▸ Aim:
Answer with nothing except the number of lines that contain the word "materials".

======== Dataset extract ========

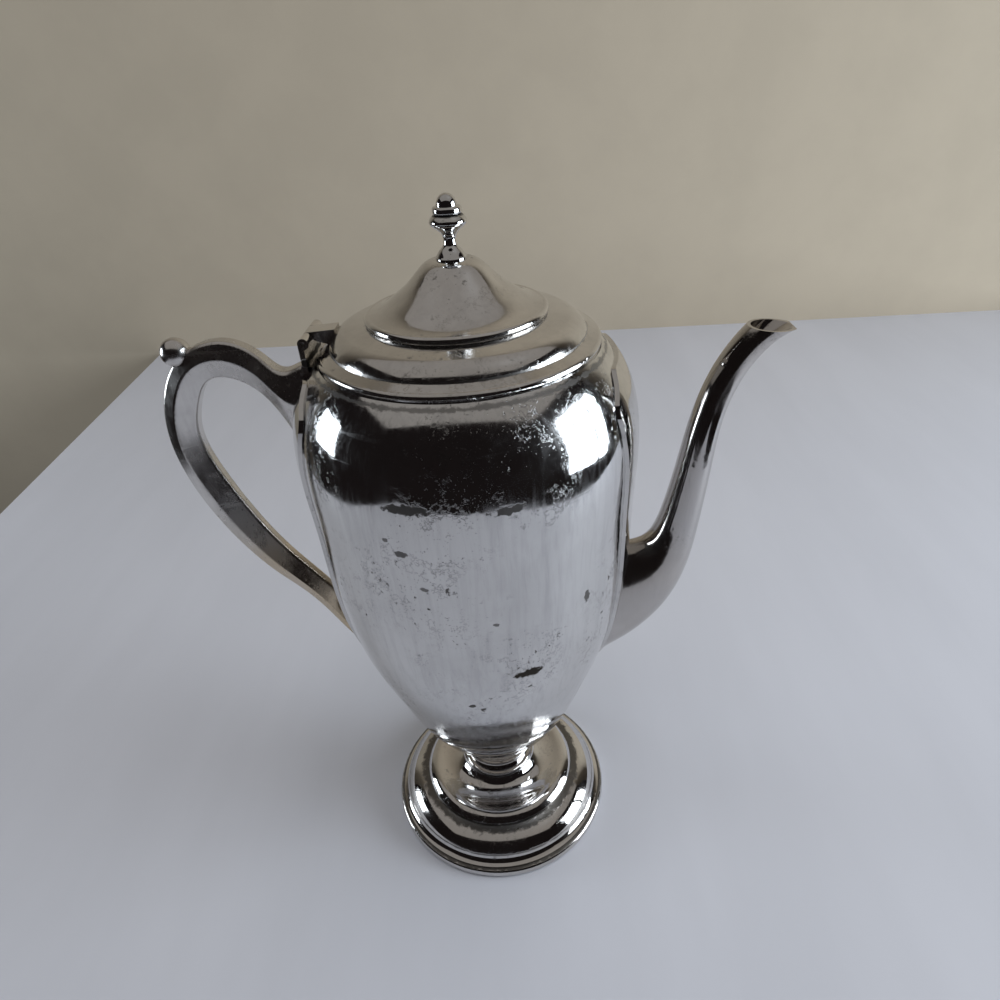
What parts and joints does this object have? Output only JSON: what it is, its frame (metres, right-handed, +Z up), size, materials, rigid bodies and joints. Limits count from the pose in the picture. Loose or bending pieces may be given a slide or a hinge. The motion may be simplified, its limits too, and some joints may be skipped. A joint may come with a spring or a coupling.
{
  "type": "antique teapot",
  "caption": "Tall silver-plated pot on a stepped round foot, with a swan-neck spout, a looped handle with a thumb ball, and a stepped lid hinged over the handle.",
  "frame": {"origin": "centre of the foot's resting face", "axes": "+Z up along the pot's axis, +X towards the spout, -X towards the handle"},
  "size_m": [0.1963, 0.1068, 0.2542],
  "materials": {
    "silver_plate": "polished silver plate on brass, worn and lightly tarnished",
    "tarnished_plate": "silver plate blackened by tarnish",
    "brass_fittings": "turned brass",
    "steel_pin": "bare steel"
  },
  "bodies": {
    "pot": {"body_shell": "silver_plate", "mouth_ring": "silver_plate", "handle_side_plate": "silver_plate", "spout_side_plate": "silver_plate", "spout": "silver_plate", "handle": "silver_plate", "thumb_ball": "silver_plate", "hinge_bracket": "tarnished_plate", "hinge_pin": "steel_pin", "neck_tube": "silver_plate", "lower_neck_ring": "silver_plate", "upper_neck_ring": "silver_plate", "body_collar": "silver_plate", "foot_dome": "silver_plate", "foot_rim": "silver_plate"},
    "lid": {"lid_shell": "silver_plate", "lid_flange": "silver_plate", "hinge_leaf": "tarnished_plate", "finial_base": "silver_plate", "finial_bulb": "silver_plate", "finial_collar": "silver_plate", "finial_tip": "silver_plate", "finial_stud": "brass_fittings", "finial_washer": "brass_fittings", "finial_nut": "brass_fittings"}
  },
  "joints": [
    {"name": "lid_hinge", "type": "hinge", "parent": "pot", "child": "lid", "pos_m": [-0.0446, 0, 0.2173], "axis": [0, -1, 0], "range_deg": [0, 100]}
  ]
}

========

▸ Solution for this exercise:
2